SSLV2 is not better than this with issues like DROWN present.

Because of this I'd like to recommend that we provide a safe default in our profiles and disable these USE flags. Users can enable them manually if they need them for some reason.

(Thanks to txt-file for pointing this out in IRC)
Comment 1 Michael Orlitzky gentoo-dev 2017-08-18 12:06:07 UTC
If some package is enabling sslv2 or sslv3  (whose flaws are well-known by now) by default, then wouldn't it make more sense to ask those maintainers to stop? That is, to change "+sslv2" to simply "sslv2". Any package that requires either one should probably have a security bug at this point.
Comment 2 Ulenrich 2017-08-18 12:47:42 UTC
Hasn't libressl-2.6.0 disabled ssl-3 already?
There is a bug of libressl about stabilisation!
Comment 3 Francisco Blas Izquierdo Riera (RETIRED) gentoo-dev 2017-08-18 15:31:58 UTC
(In reply to Michael Orlitzky from comment #1)
> If some package is enabling sslv2 or sslv3  (whose flaws are well-known by
> now) by default, then wouldn't it make more sense to ask those maintainers
> to stop?
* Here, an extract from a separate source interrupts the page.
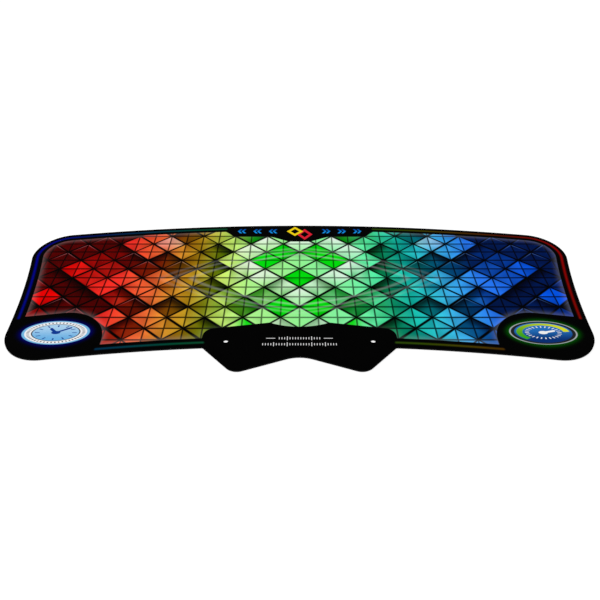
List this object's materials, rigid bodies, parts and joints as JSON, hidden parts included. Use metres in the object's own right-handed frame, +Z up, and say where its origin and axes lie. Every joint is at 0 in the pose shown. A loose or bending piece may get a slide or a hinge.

That is, to change "+sslv2" to simply "sslv2". Any package that
> requires either one should probably have a security bug at this point.

sslv2 isn't enabled by any packages on the portage tree but sslv3 is (which is what prompted this to start with). The foollowing packages have +sslv3 in their IUSE:
=dev-libs/openssl-1.0.2k
=dev-libs/openssl-1.0.2l
=net-libs/gnutls-3.5.12
=net-libs/gnutls-3.5.13
=net-libs/gnutls-3.5.14

And there might be also some overlays doing the same as SSL3 is usually enabled to ensure backwards compatibility with ancient systems.
Comment 4 Francisco Blas Izquierdo Riera (RETIRED) gentoo-dev 2017-08-20 18:56:16 UTC
Keep in mind that the stable openssl versions are also affected by this.
Comment 5 Michael Orlitzky gentoo-dev 2022-06-10 19:43:12 UTC
OpenSSL has phased out these flags, and they're disabled by default in the current stable releases.

GnuTLS has also disabled them by default, but the flags remain in newer versions.

I'm not sure there's anything left to do though since you have to go out of your way to enable them. Five years later, it might be appropriate to throw them in the top-level package.use.mask for good measure. Disabling things that have been known to be exploitable for over a decade isn't exactly "hardening." This would benefit naive users who are afraid to disable anything that says "ssl."